------ SOURCE MATERIAL ------

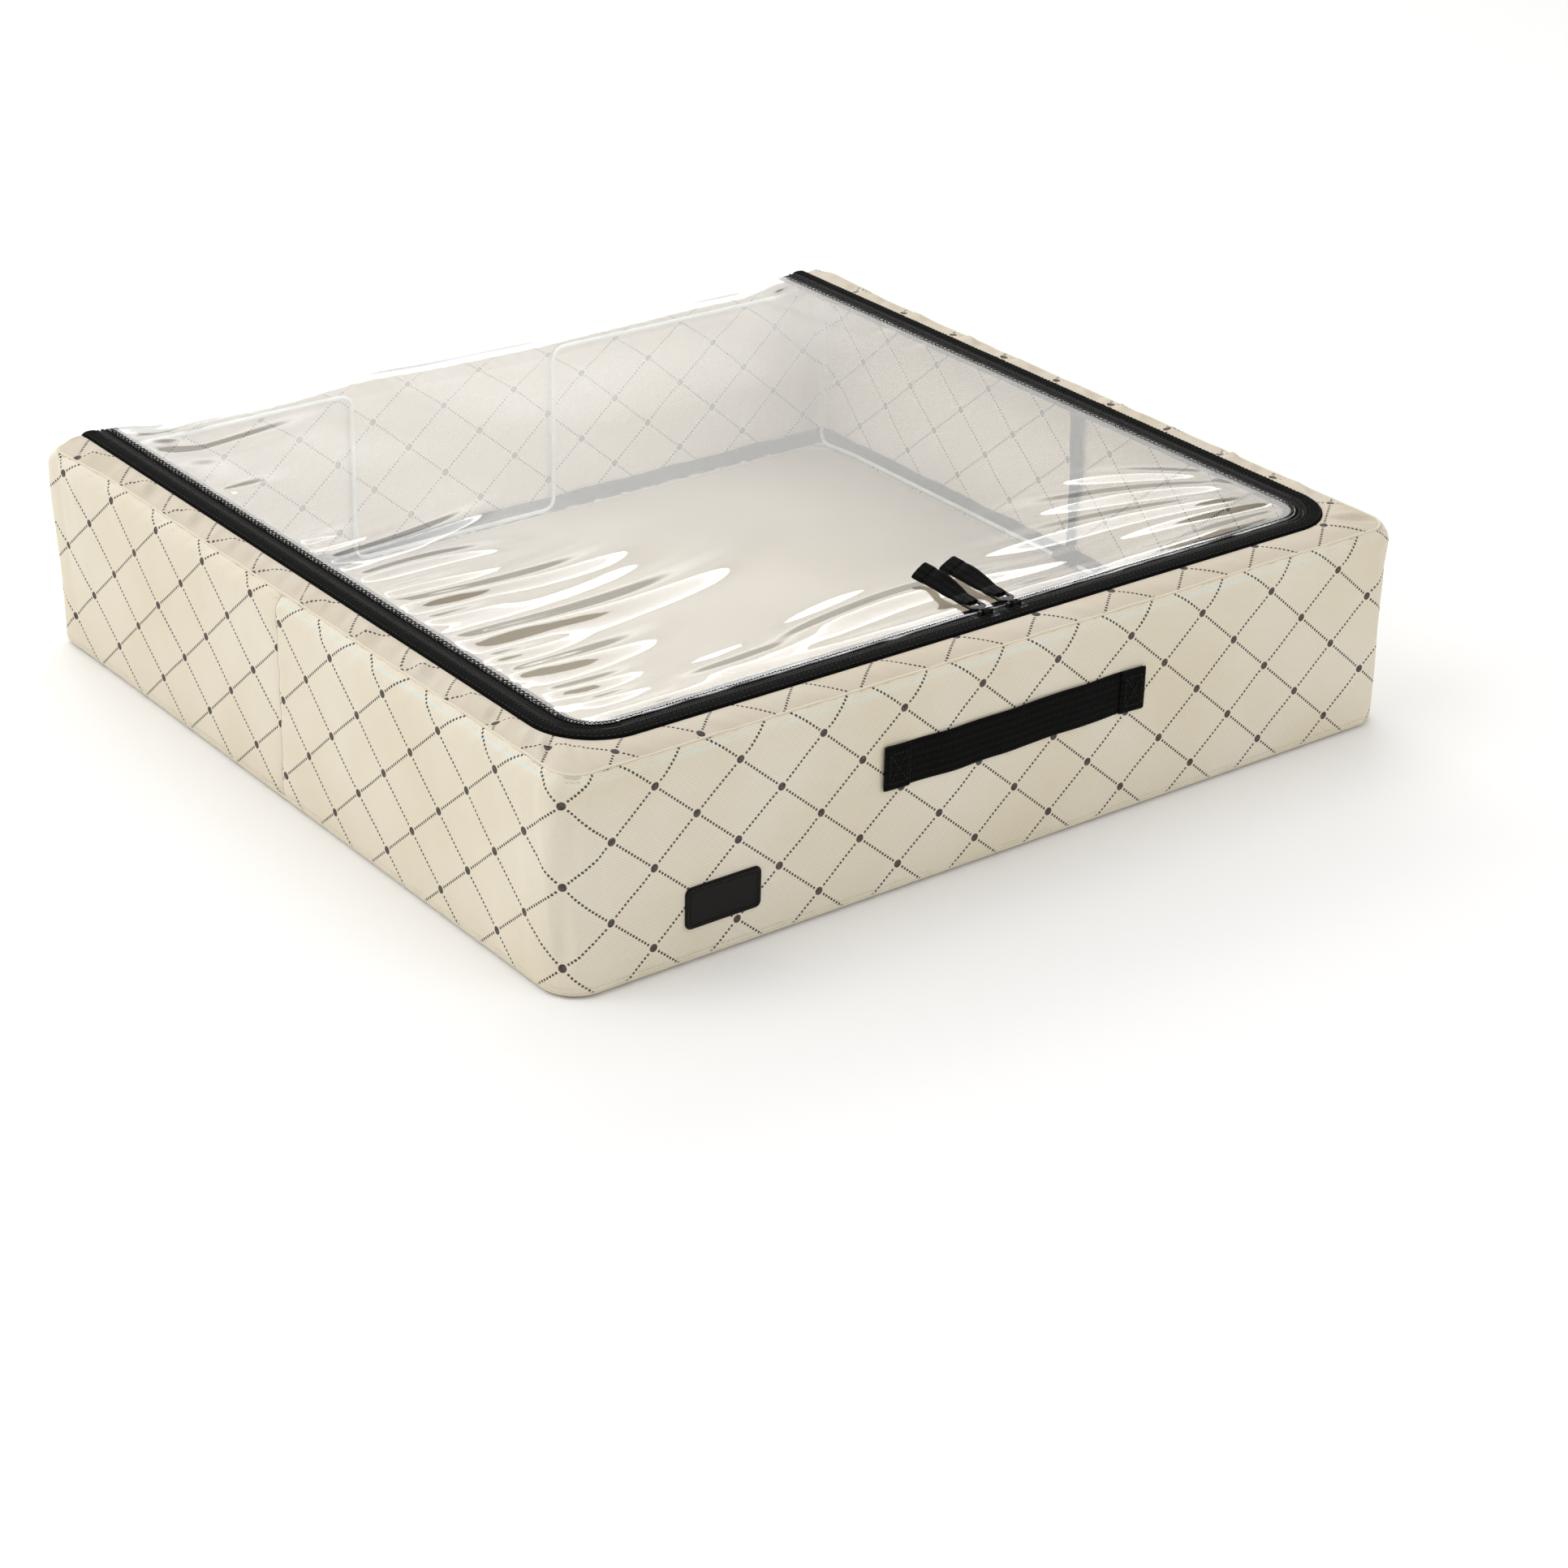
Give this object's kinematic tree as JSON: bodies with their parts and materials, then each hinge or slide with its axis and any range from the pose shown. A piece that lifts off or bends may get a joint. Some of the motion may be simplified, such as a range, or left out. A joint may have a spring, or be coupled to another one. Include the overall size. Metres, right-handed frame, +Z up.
{
  "type": "under bed box",
  "caption": "Low rectangular fabric storage box on a wire frame, with a clear zip-off window top, a front webbing handle and a loose base board.",
  "frame": {"origin": "centre of the bounding box at the underside, where the box stands", "axes": "+X to the right along the front with the handle, +Y to the rear where the window is hinged, +Z up"},
  "size_m": [0.61, 0.566, 0.1377],
  "materials": {
    "canvas": "cream woven polyester canvas with a dark brown dotted diamond lattice",
    "black_tape": "matt black woven polyester tape",
    "black_webbing": "matt black ribbed webbing",
    "zip_coil": "black nylon coil",
    "clear_film": "clear glossy plastic film",
    "black_metal": "black painted die-cast metal",
    "coated_wire": "pale coated steel wire",
    "soft_black": "satin black moulded rubber",
    "board": "stiff board with a smooth greige covering"
  },
  "bodies": {
    "root": {"bottom_panel": "canvas", "front_wall": "canvas", "rear_wall": "canvas", "top_band": "canvas", "floor_binding": "black_tape", "top_binding": "black_tape", "side_binding_left": "black_tape", "side_binding_right": "black_tape", "front_frame_wire": "coated_wire", "rear_frame_wire": "coated_wire", "frame_sleeve_left": "soft_black", "frame_sleeve_right": "soft_black", "outer_zip_tape": "black_tape", "outer_zip_coil": "zip_coil", "zip_end_left": "black_tape", "zip_end_right": "black_tape", "rear_window_hem": "clear_film", "handle_strap": "black_webbing", "handle_end_left": "black_webbing", "handle_end_right": "black_webbing", "label_patch": "soft_black"},
    "lid": {"clear_window": "clear_film", "inner_zip_tape": "black_tape", "inner_zip_coil": "zip_coil"},
    "left_slider": {"slider_left": "black_metal"},
    "right_slider": {"slider_right": "black_metal"},
    "left_pull": {"pull_tab_left": "black_metal", "pull_webbing_left": "black_webbing"},
    "right_pull": {"pull_tab_right": "black_metal", "pull_webbing_right": "black_webbing"},
    "board": {"base_board": "board"}
  },
  "joints": [
    {"name": "lid_hinge", "type": "hinge", "parent": "root", "child": "lid", "pos_m": [0, 0.28185, 0.1327], "axis": [-1, 0, 0], "range_deg": [0, 110]},
    {"name": "left_slider_travel", "type": "slide", "parent": "lid", "child": "left_slider", "axis": [-1, 0, 0], "range_m": [0, 0.23]},
    {"name": "right_slider_travel", "type": "slide", "parent": "lid", "child": "right_slider", "axis": [1, 0, 0], "range_m": [0, 0.199]},
    {"name": "left_pull_swing", "type": "hinge", "parent": "left_slider", "child": "left_pull", "pos_m": [0.005, -0.24395, 0.1358], "axis": [1, 0, 0], "range_deg": [0, 165]},
    {"name": "right_pull_swing", "type": "hinge", "parent": "right_slider", "child": "right_pull", "pos_m": [0.026, -0.24395, 0.1358], "axis": [1, 0, 0], "range_deg": [0, 165]},
    {"name": "board_lift", "type": "slide", "parent": "root", "child": "board", "axis": [0, 0, 1], "range_m": [0, 0.1]}
  ]
}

------

Print the whole listing exactly as it is.

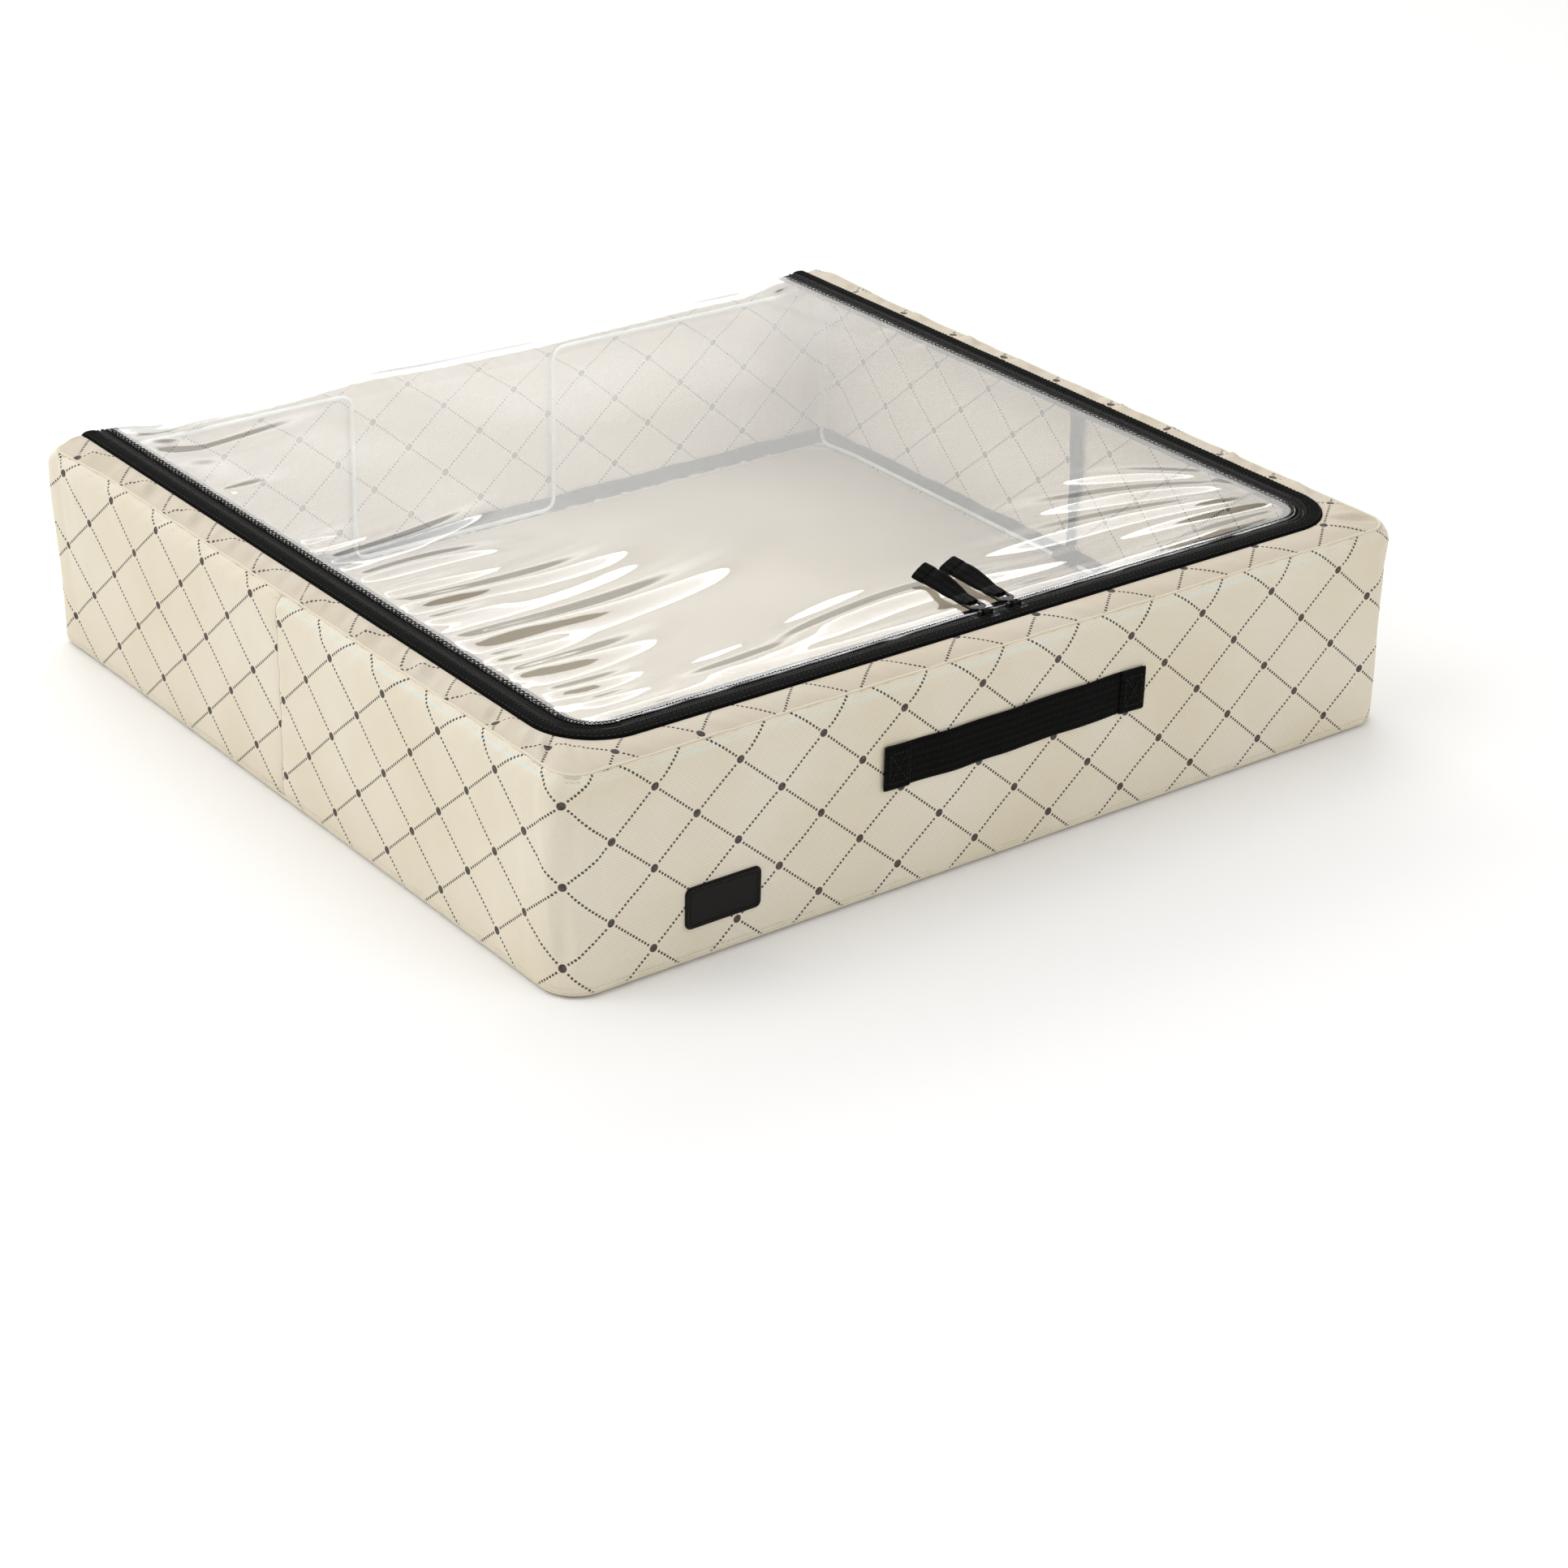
Give this object's kinematic tree as JSON: bodies with their parts and materials, then each hinge or slide with its axis and any range from the pose shown. A piece that lifts off or bends may get a joint. Some of the motion may be simplified, such as a range, or left out. A joint may have a spring, or be coupled to another one. Include the overall size. Metres, right-handed frame, +Z up.
{
  "type": "under bed box",
  "caption": "Low rectangular fabric storage box on a wire frame, with a clear zip-off window top, a front webbing handle and a loose base board.",
  "frame": {"origin": "centre of the bounding box at the underside, where the box stands", "axes": "+X to the right along the front with the handle, +Y to the rear where the window is hinged, +Z up"},
  "size_m": [0.61, 0.566, 0.1377],
  "materials": {
    "canvas": "cream woven polyester canvas with a dark brown dotted diamond lattice",
    "black_tape": "matt black woven polyester tape",
    "black_webbing": "matt black ribbed webbing",
    "zip_coil": "black nylon coil",
    "clear_film": "clear glossy plastic film",
    "black_metal": "black painted die-cast metal",
    "coated_wire": "pale coated steel wire",
    "soft_black": "satin black moulded rubber",
    "board": "stiff board with a smooth greige covering"
  },
  "bodies": {
    "root": {"bottom_panel": "canvas", "front_wall": "canvas", "rear_wall": "canvas", "top_band": "canvas", "floor_binding": "black_tape", "top_binding": "black_tape", "side_binding_left": "black_tape", "side_binding_right": "black_tape", "front_frame_wire": "coated_wire", "rear_frame_wire": "coated_wire", "frame_sleeve_left": "soft_black", "frame_sleeve_right": "soft_black", "outer_zip_tape": "black_tape", "outer_zip_coil": "zip_coil", "zip_end_left": "black_tape", "zip_end_right": "black_tape", "rear_window_hem": "clear_film", "handle_strap": "black_webbing", "handle_end_left": "black_webbing", "handle_end_right": "black_webbing", "label_patch": "soft_black"},
    "lid": {"clear_window": "clear_film", "inner_zip_tape": "black_tape", "inner_zip_coil": "zip_coil"},
    "left_slider": {"slider_left": "black_metal"},
    "right_slider": {"slider_right": "black_metal"},
    "left_pull": {"pull_tab_left": "black_metal", "pull_webbing_left": "black_webbing"},
    "right_pull": {"pull_tab_right": "black_metal", "pull_webbing_right": "black_webbing"},
    "board": {"base_board": "board"}
  },
  "joints": [
    {"name": "lid_hinge", "type": "hinge", "parent": "root", "child": "lid", "pos_m": [0, 0.28185, 0.1327], "axis": [-1, 0, 0], "range_deg": [0, 110]},
    {"name": "left_slider_travel", "type": "slide", "parent": "lid", "child": "left_slider", "axis": [-1, 0, 0], "range_m": [0, 0.23]},
    {"name": "right_slider_travel", "type": "slide", "parent": "lid", "child": "right_slider", "axis": [1, 0, 0], "range_m": [0, 0.199]},
    {"name": "left_pull_swing", "type": "hinge", "parent": "left_slider", "child": "left_pull", "pos_m": [0.005, -0.24395, 0.1358], "axis": [1, 0, 0], "range_deg": [0, 165]},
    {"name": "right_pull_swing", "type": "hinge", "parent": "right_slider", "child": "right_pull", "pos_m": [0.026, -0.24395, 0.1358], "axis": [1, 0, 0], "range_deg": [0, 165]},
    {"name": "board_lift", "type": "slide", "parent": "root", "child": "board", "axis": [0, 0, 1], "range_m": [0, 0.1]}
  ]
}